Monday, Apr. 04, 1927

The Coolidge Week

P: Washington's famed Japanese cherry trees burst into bloom days ahead of time as the President welcomed his son to No. 15 Dupont Circle. President Coolidge's son John was home from Amherst for a ten-day spring vacation. P: At noon, one day last week, at the executive offices at the White House, the President formally received the members of the musical clubs of his alma mater, Amherst. At teatime, Mrs. Coolidge and son John received them informally at No. 15 Dupont Circle; in the evening, applauded them generously from a box in Continental Hall. President Coolidge, no music-lover, did not attend the concert. P: Mrs. Coolidge, colorfully attired in a dark red suit, was guest of honor at a luncheon of the National Women's Press Club of Washington. For table decorations, she sent pink roses from the White House greenhouses. P: When invited to spend his summer vacation in Idaho, President Coolidge let it be known that he thought Idaho too far west. This limits his field. He is not going to pitch a tent in the middle of an Iowa cornfield; nor is he likely to choose a Rocky Mountain playground, away from the angry farmers' area.* Current political strategy hints that the President will select the Black Hills of South Dakota or some convenient fishing spot in Wisconsin.
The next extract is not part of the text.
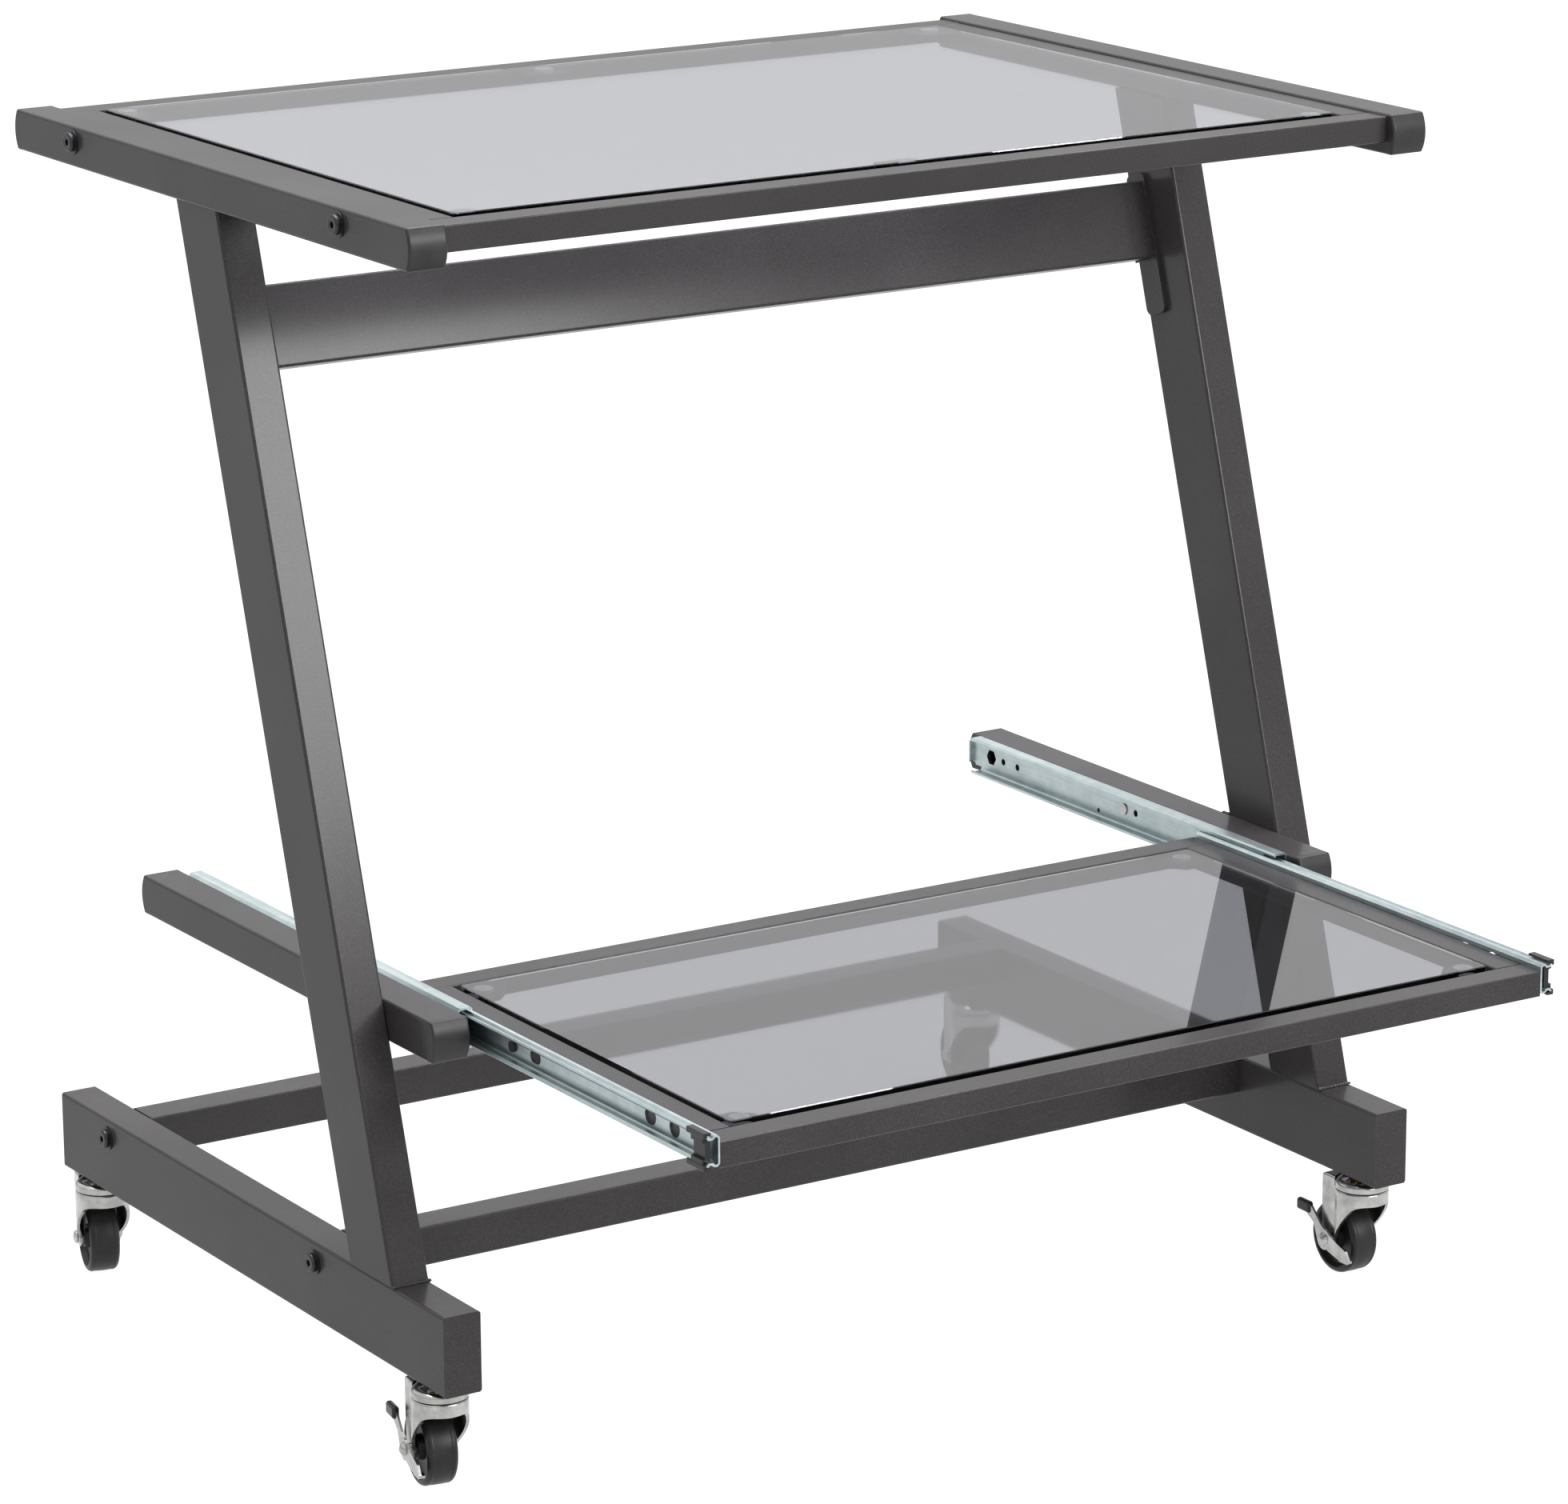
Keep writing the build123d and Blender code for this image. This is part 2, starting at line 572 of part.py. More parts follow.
def end_stop():
    """Plastic stop in the front end of the drawer member, with a lobe above and below the channel."""
    lobe_front = tray_front + 0.5
    inside_w = groove_w - slide_steel / 2 - 0.15
    plate_u = ball_u - 3.1  # clear of the edges of the drawer member
    ear_w = race_outer - 0.3
    core = Pos(plate_u + 2.2, 0) * Rectangle(4.4, 2 * inside_w) - Pos(plate_u, 0) * Rectangle(1.8, 9)
    lobe = Pos(plate_u + 1.1, ear_w - 0.85) * RectangleRounded(5.0, 1.7, 0.7)
    ear = Pos(plate_u - 0.65, ear_w - 1.75) * RectangleRounded(1.5, 3.5, 0.6)
    arm = Pos(plate_u - 0.5, ear_w - 3.2) * Rectangle(1.0, 6.0)
    lobes = [lobe, ear, mirror(lobe, about=Plane.XZ), mirror(ear, about=Plane.XZ)]
    body = [core, arm, mirror(arm, about=Plane.XZ)]
    parts = [(face, lobe_front, lobe_front + stop_length) for face in lobes]
    parts += [(face, lobe_front + 2, lobe_front + stop_length - 4) for face in body]
    stop = None
    for face, y_front, y_back in parts:
        plane = Plane(origin=(slide_face_x, y_back, slide_z), x_dir=(-1, 0, 0), z_dir=(0, -1, 0))
        piece = extrude(plane * face, amount=y_back - y_front)
        stop = piece if stop is None else stop + piece
    return stop


def outer_screw(y):
    """Thin-head screw that holds the cabinet member to the slide rail."""
    seat = slide_face_x - slide_steel
    head = rod_x(3.8, seat - screw_head_height, seat, y, slide_z)
    return head + rod_x(slide_screw_radius, seat, slide_face_x + 6, y, slide_z)


def inner_screw(y):
    """Pan-head screw that holds the drawer member to the tray frame."""
    seat = tray_half + slide_steel
    head = rod_x(3.4, seat, seat + 1.8, y, slide_z)
    return head + rod_x(slide_screw_radius, tray_half - 6, seat, y, slide_z)


for name, side in (("left", -1), ("right", 1)):
    node(f"{name}_outer_slide", *across(side, [outer_slide()]))
    node(f"{name}_ball_cage", *across(side, ball_cage()))
    node(f"{name}_inner_slide", *across(side, [inner_slide()]))
node("tray_end_stops", *[across(s, [end_stop()])[0] for s in (-1, 1)])
node("outer_slide_screws", *[across(s, [outer_screw(y)])[0] for s in (-1, 1) for y in outer_screw_ys])
node("inner_slide_screws", *[across(s, [inner_screw(y)])[0] for s in (-1, 1) for y in inner_screw_ys])

# ---------------------------------------------------------------- casters
# Each caster is drawn about its swivel axis with z = 0 at the underside of the foot rail and the
# wheel behind, then turned and placed.
axle_z = wheel_radius - caster_height
leg_out = wheel_width / 2 + fork_side_gap + fork_steel
race_bottom = -8.3
fork_top = -9.0
race_ball_radius = 1.2
race_ball_count = 10


def stem_and_race():
    """Fixed half of the swivel: threaded stem, hexagon, dished race, balls and the riveted pin end."""
    stem = Pos(0, 0, 0.5) * Cylinder(stem_radius, 23)
    stem += extrude(Plane.XY * RegularPolygon(6.5, 6, major_radius=False), amount=-5)
    stem += Pos(0, 0, fork_top - fork_steel - 1.2) * Cylinder(6.5, 2.2)
    race = make_face([
        Line((stem_radius + 0.1, -6.5), (stem_radius + 0.1, -5.05)),
        Line((stem_radius + 0.1, -5.05), (10.5, -5.05)),
        ThreePointArc((10.5, -5.05), (13.6, -3.1), (16.2, -3.9)),
        ThreePointArc((16.2, -3.9), (swivel_radius - 0.3, -4.6), (swivel_radius, -5.6)),
        Line((swivel_radius, -5.6), (swivel_radius, race_bottom)),
        Line((swivel_radius, race_bottom), (swivel_radius - 1.5, race_bottom)),
        Line((swivel_radius - 1.5, race_bottom), (swivel_radius - 1.7, -6.5)),
        Line((swivel_radius - 1.7, -6.5), (stem_radius + 0.1, -6.5)),
    ])
    race = revolve(Plane.XZ * race, Axis.Z)
    ball_z = fork_top + race_ball_radius + 0.03
    ball_ring = PolarLocations(13.5, race_ball_count)
    balls = [Pos(0, 0, ball_z) * place * Sphere(race_ball_radius) for place in ball_ring]
    return [stem, race] + balls


def fork_side():
    """Side profile of the fork, drawn across Y and Z."""
    front_y, front_z = -swivel_radius - 1, fork_top - skirt_height
    boss_low = axle_z - fork_boss
    return make_face([
        Line((front_y, fork_top), (front_y, front_z)),
        ThreePointArc((front_y, front_z), (-11.5, front_z - 0.8), (-7.5, front_z - 4.0)),
        Line((-7.5, front_z - 4.0), (wheel_trail - fork_boss, axle_z + 1.0)),
        ThreePointArc((wheel_trail - fork_boss, axle_z + 1.0), (wheel_trail + 0.8, boss_low),
                      (wheel_trail + fork_boss, axle_z + 1.0)),
        Line((wheel_trail + fork_boss, axle_z + 1.0), (fork_back, axle_z + 19.5)),
        Line((fork_back, axle_z + 19.5), (fork_back, hood_top)),
        Line((fork_back, hood_top), (0, hood_top)),
        Line((0, hood_top), (0, fork_top)),
        Line((0, fork_top), (front_y, fork_top)),
    ])


def fork():
    """Pressed steel fork: round head, arched front, two legs and a raised square back."""
    back_block = Pos(0, fork_back / 2) * Rectangle(2 * leg_out, fork_back)
    head = Circle(swivel_radius) + back_block
    core = Circle(swivel_radius - fork_steel) + Pos(0, fork_back / 2 + 10) * Rectangle(
        2 * (leg_out - fork_steel), fork_back + 20)
    body = Pos(0, 0, fork_top) * extrude(head, amount=-caster_height)
    body = fillet(body.faces().sort_by(Axis.Z)[-1].edges(), 1.4)
    hood = Pos(0, 0, fork_top - 3) * extrude(back_block, amount=hood_top - fork_top + 3)
    hood = fillet(hood.faces().sort_by(Axis.Z)[-1].edges(), 1.8)
    hood -= Pos(0, 0, fork_top) * extrude(Circle(swivel_radius + 0.5), amount=20)
    side = Plane(origin=(-30, 0, 0), x_dir=(0, 1, 0), z_dir=(1, 0, 0)) * fork_side()
    body = (body + hood) & extrude(side, amount=60)
    body -= Pos(0, 0, fork_top - fork_steel) * extrude(core, amount=-caster_height)
    body -= Pos(0, 0, fork_top) * Cylinder(stem_radius + 0.1, 4 * fork_steel)
    return body - rod_x(axle_radius + axle_clearance, -30, 30, wheel_trail, axle_z)


def axle(braked):
    """Axle pin with a domed head on each end; on a braked caster it also carries the lever."""
    left = leg_out + (lever_gap + lever_steel if braked else 0) + 0.05
    right = leg_out + 0.05
    pin = rod_x(axle_radius, -left, right, wheel_trail, axle_z)
    dome = Pos(0, 0, -2.1) * Sphere(4.9) & Pos(0, 0, 5) * Box(12, 12, 10)
    turn_out = Plane(origin=(right, wheel_trail, axle_z), x_dir=(0, 1, 0), z_dir=(1, 0, 0)).location
    turn_back = Plane(origin=(-left, wheel_trail, axle_z), x_dir=(0, 1, 0), z_dir=(-1, 0, 0)).location
    return pin + turn_out * dome + turn_back * dome


def wheel():
    """Solid wheel with a crowned tread, dished sides and a hub boss."""
    half = wheel_width / 2
    r = wheel_radius
    bore = axle_radius + axle_clearance
    section = make_face([
        Line((bore, -half), (7.0, -half)),
        Line((7.0, -half), (8.0, -half + 4)),
        Line((8.0, -half + 4), (r - 5.5, -half + 4)),
        Line((r - 5.5, -half + 4), (r - 4.0, -half + 0.4)),
        ThreePointArc((r - 4.0, -half + 0.4), (r - 1.0, -half + 1.3), (r - 0.25, -half + 4.5)),
        ThreePointArc((r - 0.25, -half + 4.5), (r, 0), (r - 0.25, half - 4.5)),
        ThreePointArc((r - 0.25, half - 4.5), (r - 1.0, half - 1.3), (r - 4.0, half - 0.4)),
        Line((r - 4.0, half - 0.4), (r - 5.5, half - 4)),
        Line((r - 5.5, half - 4), (8.0, half - 4)),
        Line((8.0, half - 4), (7.0, half)),
        Line((7.0, half), (bore, half)),
        Line((bore, half), (bore, -half)),
    ])
    body = revolve(Plane.XZ * section, Axis.Z)
    return Plane(origin=(0, wheel_trail, axle_z), x_dir=(0, 1, 0), z_dir=(1, 0, 0)).location * body


lever_x = -leg_out - lever_gap - lever_steel
grip_y, grip_z = wheel_trail + 21.5, axle_z + 17.0
pedal_y, pedal_z = wheel_trail - 20.0, axle_z - 5.5


def brake_lever():
    """Stamped lever on the axle: an arm up to the grip, a round seat and a pedal with a turned-in lip."""
    arm = make_face(Polyline([
        (grip_y + 1, grip_z + 2.5), (grip_y - 8, grip_z + 1.5), (wheel_trail + 4.0, axle_z + 9.5),
        (wheel_trail - 6.0, axle_z + 3.5), (wheel_trail - 2.0, axle_z - 6.5), (wheel_trail + 6.0, axle_z - 3.5),
        (wheel_trail + 11.0, axle_z + 8.5), (grip_y + 1, grip_z - 2.0)], close=True))
    pedal = make_face(Polyline([
        (wheel_trail - 3.0, axle_z + 5.5), (wheel_trail - 15.0, axle_z + 1.0), (pedal_y - 3.5, pedal_z + 4.0),
        (pedal_y - 7.5, pedal_z - 2.0), (pedal_y - 5.5, pedal_z - 4.5), (pedal_y + 5.0, pedal_z - 3.5),
        (wheel_trail - 4.0, axle_z - 6.5)], close=True))
    outline = fillet(arm.vertices(), 1.5) + fillet(pedal.vertices(), 1.2)
    outline += Pos(wheel_trail, axle_z) * Circle(7.0)
    plate = along_x(outline, lever_x, lever_x + lever_steel, 0, 0)
    lip = Pos(lever_x + 2.4, pedal_y - 0.5, pedal_z - 3.6) * Box(4.8, 9, 1.6)
    plate += fillet(lip.edges().filter_by(Axis.Z), 0.7)
    return plate - rod_x(axle_radius + axle_clearance, -30, 30, wheel_trail, axle_z)


def lever_grip():
    """Plastic grip moulded over the tip of the lever."""
    grip = Pos(lever_x + lever_steel / 2, grip_y, grip_z) * Box(4.6, 14, 8)
    grip = fillet(grip.edges(), 2.0)
    return grip - brake_lever()


def stem_nut(side, y):
    """Nut welded on the floor of the foot rail, which the caster stem screws into."""
    nut = extrude(Plane.XY * RegularPolygon(6.5, 6, major_radius=False), amount=6.5)
    nut -= Cylinder(stem_radius + thread_clearance, 20)
    return Pos(side * side_x, y, foot_bottom + tube_wall) * nut


stem_nuts = [stem_nut(s, y) for s in (-1, 1) for y in caster_ys.values()]
node("frame_nuts", *cross_nuts, *rivet_nuts, *stem_nuts)
for end in ("front", "rear"):
    for name, side in (("left", -1), ("right", 1)):
        caster = f"{end}_{name}"
        braked = end == "front"
        place = Pos(side * side_x, caster_ys[end], foot_bottom) * Rot(0, 0, caster_turn[caster])
        node(f"{caster}_swivel_race", *[place * s for s in stem_and_race()])
        node(f"{caster}_fork", place * fork())
        node(f"{caster}_axle", place * axle(braked))
        node(f"{caster}_wheel", place * wheel())
        if braked:
            node(f"{caster}_brake_lever", place * brake_lever())
            node(f"{caster}_lever_grip", place * lever_grip())
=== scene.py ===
# %% [markdown]
# # A mobile computer desk, finished in Blender
# The desk's steel, glass, slides and casters come from a CAD model, in metres, with Z up and the
# floor at zero. This lesson gives every part its real finish, adds the small things that a workshop
# leaves on such a desk, such as weld beads, stem nuts and rivet heads, and lights it like a
# catalogue picture.

# %% Load the desk
import math
import random

import bpy
from mathutils import Matrix, Vector


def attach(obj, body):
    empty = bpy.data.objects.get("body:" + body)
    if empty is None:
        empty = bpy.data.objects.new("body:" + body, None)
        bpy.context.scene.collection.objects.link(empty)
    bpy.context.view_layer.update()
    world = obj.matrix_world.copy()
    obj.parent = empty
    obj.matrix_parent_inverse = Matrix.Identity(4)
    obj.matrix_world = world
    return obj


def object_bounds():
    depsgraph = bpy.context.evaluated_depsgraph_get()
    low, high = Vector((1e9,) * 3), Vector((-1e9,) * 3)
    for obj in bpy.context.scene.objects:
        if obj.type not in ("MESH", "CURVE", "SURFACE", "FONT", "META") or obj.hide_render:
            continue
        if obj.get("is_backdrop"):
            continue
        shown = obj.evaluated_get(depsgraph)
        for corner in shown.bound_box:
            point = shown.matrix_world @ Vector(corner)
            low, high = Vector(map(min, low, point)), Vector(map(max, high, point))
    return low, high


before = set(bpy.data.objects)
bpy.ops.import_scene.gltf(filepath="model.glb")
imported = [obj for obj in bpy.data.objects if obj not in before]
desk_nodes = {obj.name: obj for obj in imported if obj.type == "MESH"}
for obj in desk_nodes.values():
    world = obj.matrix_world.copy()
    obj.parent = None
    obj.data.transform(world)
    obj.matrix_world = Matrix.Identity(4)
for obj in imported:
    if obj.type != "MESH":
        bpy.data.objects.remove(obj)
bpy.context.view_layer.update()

MM = 0.001

# %% [markdown]
# ## Helpers for finishes
# A finish in Blender is a small network of nodes that ends in a Principled shader. Colours are
# written as the hex values a painter would read off a chart, so one function turns them into the
# linear numbers that the renderer adds up. Another adds one node with its settings and links.


# %% Colour and node helpers
def paint_hex(code, alpha=1.0):
    """sRGB hex to linear RGBA."""
    parts = [int(code[i : i + 2], 16) / 255 for i in (1, 3, 5)]
    linear = [c / 12.92 if c <= 0.04045 else ((c + 0.055) / 1.055) ** 2.4 for c in parts]
    return (*linear, alpha)


def put(material, kind, settings=None, inputs=None, stops=None):
    """Add a node; inputs are values or the sockets that feed it, stops are (position, hex) colours."""
    made = material.node_tree.nodes.new(kind)
    for name, value in (settings or {}).items():
        setattr(made, name, value)
    for name, value in (inputs or {}).items():
        if isinstance(value, bpy.types.NodeSocket):
            material.node_tree.links.new(value, made.inputs[name])
        else:
            made.inputs[name].default_value = value
    if stops:
        first, *between, last = stops
        made.color_ramp.elements[0].position, made.color_ramp.elements[1].position = first[0], last[0]
        made.color_ramp.elements[0].color = paint_hex(first[1])
        made.color_ramp.elements[1].color = paint_hex(last[1])
        for position, code in between:
            made.color_ramp.elements.new(position).color = paint_hex(code)
    return made


def start_finish(name, **shader_values):
    """A new material: returns it, its Principled shader and its Object coordinates in metres."""
    material = bpy.data.materials.new(name)
    material.use_nodes = True
    shader = material.node_tree.nodes["Principled BSDF"]
    for socket, value in shader_values.items():
        shader.inputs[socket.replace("_", " ")].default_value = value
    place = put(material, "ShaderNodeTexCoord").outputs["Object"]
    return material, shader, place


def link(material, socket, shader, name):
    """Feed a shader's input from a socket."""
    material.node_tree.links.new(socket, shader.inputs[name])


# %% [markdown]
# ## Powder coat
# The tubes are powder coated: dry paint with fine aluminium flake is sprayed on and baked. That
# leaves a satin skin with a faint orange-peel wave and tiny flakes that catch light. Flakes are
# about 0.1 mm across; drawn at 0.7 mm they still show from across a room. Three noises do the work:
# flakes, orange peel and a slow cloudiness.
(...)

To him will be called dirt farmers, farm organizers, midwestern Senators and Representatives. The President will tell them how anxious he is to solve the farm problem, will ask their suggestions. Meanwhile, a compromise farm bill will be constructed with his approval. Congress will pass it next winter and the President will have solved a tough knot. . . . Such is the predicted strategy. P: Paul Claudel, French Ambassador to the U. S., called on President Coolidge, presented his credentials.

*Republican National Committeeman Charles Dewey Hilles returned from the Middle West last week and announced that here and there but not everywhere the farmers resent the veto of the McNary-Haugen bill.